Evidence-based Token Abstraction for Software Plagiarism Detection

Aus SDQ-Institutsseminar
Vortragende(r) Hannes Greule
Vortragstyp Bachelorarbeit
Betreuer(in) Timur Sağlam
Termin Fr 28. April 2023
Vortragssprache
Vortragsmodus in Präsenz
Kurzfassung Programming assignments for students are target of plagiarism. Especially for graded assignments, instructors want to detect plagiarism among the students. For larger courses, however, manual inspection of all submissions is a resourceful task. For this purpose, there are numerous tools that can help detect plagiarism in submissions. Many well-known plagiarism detection tools are token-based detectors. In an abstraction step, they map source code to a list of tokens, and such lists are then compared with each other. While there is much research in the area of comparison algorithms, the mapping is often only considered superficially.
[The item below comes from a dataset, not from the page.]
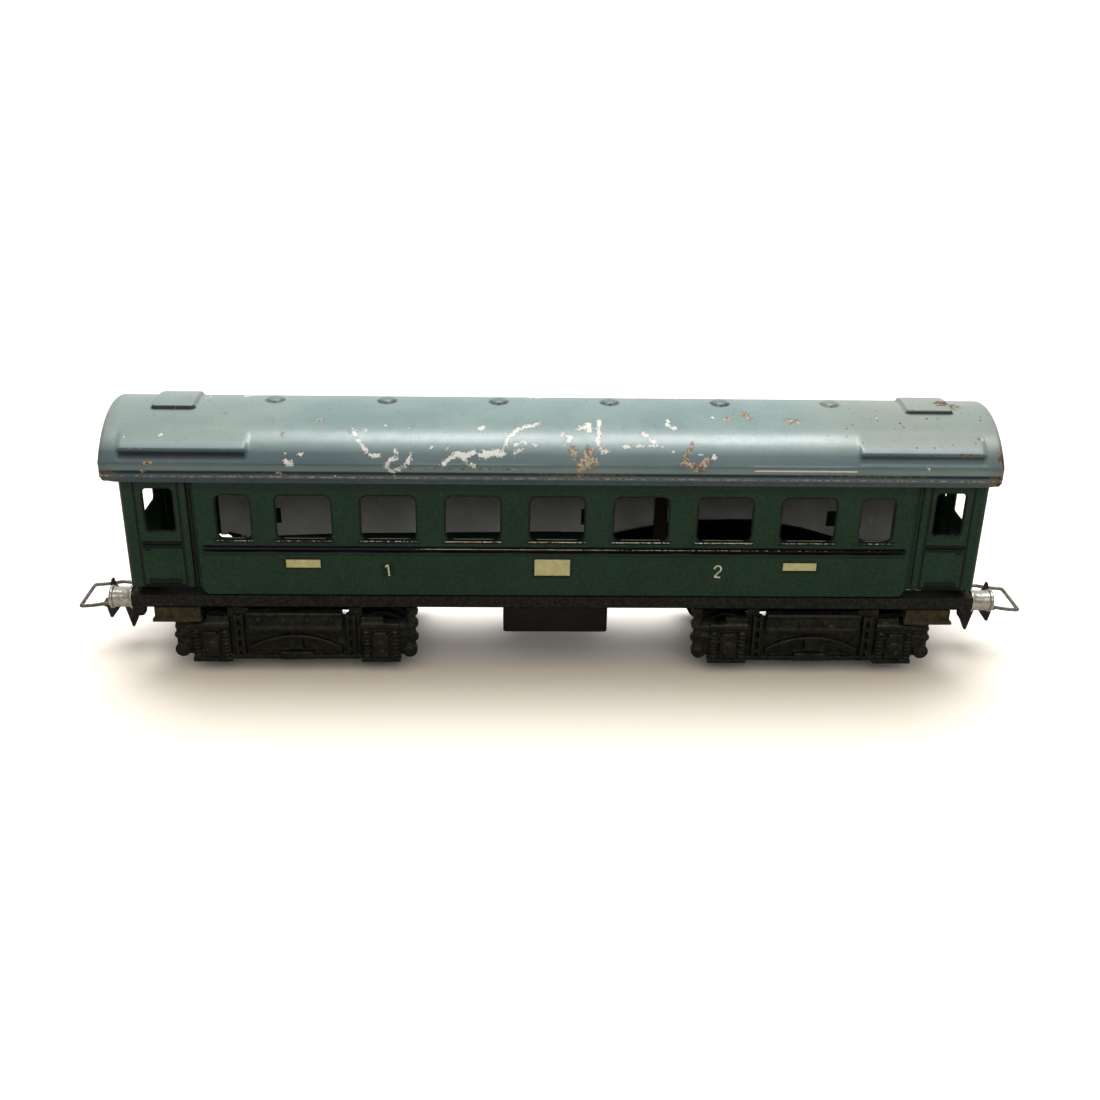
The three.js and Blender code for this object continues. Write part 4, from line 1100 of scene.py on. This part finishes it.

In this work, we conduct two experiments that address the issue of token abstraction. For that, we design different token abstractions and explain their differences. We then evaluate these abstractions using multiple datasets. We show that different abstractions have pros and cons, and that a higher abstraction level does not necessarily perform better. These findings are useful when adding support for new programming languages and for improving existing plagiarism detection tools. Furthermore, the results can be helpful to choose abstractions tailored to specific requirements.